Well, this is a nice article but as fellow commentators mentioned before we can’t help but take into account there is no way for autonomous vehicles, should they be shared to replace NYC’s subway downtown. Not ever. Even with shared vehicles. This is, physically-speaking, impossible. Beyond this, for high-traffic public transport like NYC costs typically fall close to 0,05$/passenger/mile, which you wouldn’t achieve easily even in best case of autonomous vehicles.
Your argument is correct however that many public transport subway/light rail/bus lines will be jeopardized by the competition with AVs, because they offer poor-quality of service, low frequency and high costs per passenger. This is especially in the US where you have weak public transport compared to Europe. In that case your scenario might be relevant.

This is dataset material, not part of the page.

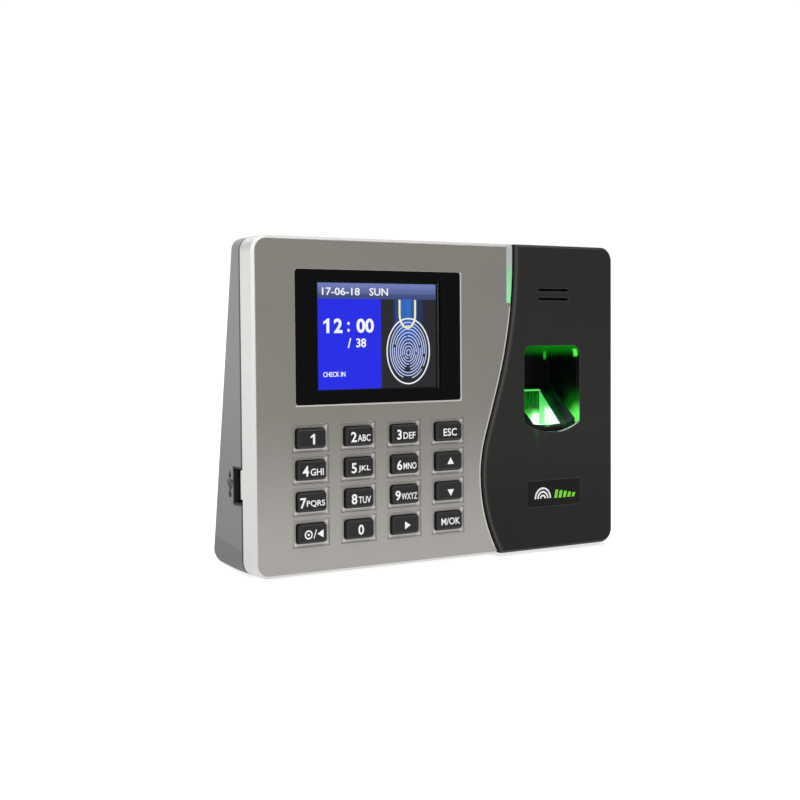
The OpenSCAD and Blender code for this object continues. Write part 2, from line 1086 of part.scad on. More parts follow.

You have actually two conflicting forces fighting each other:
- Cannibalization between AVs and public transport, where the former could be cheaper, more convenient and more efficient
- A nice combination of AVs and PT when the former are used to reach metro/train station and increase traffic of the latter. This makes sense because you can’t all reach city centre by car, and because it makes sense economically. If you add Mohring effect to this you get a nice virtuous circle: more traffic in PT leads leads to higher frequency (to accommodate demand) and better P&L, which in turn increases economic utility of the service (for the users it is more appealing to be offered trains more often), then traffic…
You’re right to say PTAs have to carefully review their long-term investments to make sure they design a relevant mobility system and take advantage of AVs to increase mobility in cities and not to stall these cities with countless AVs!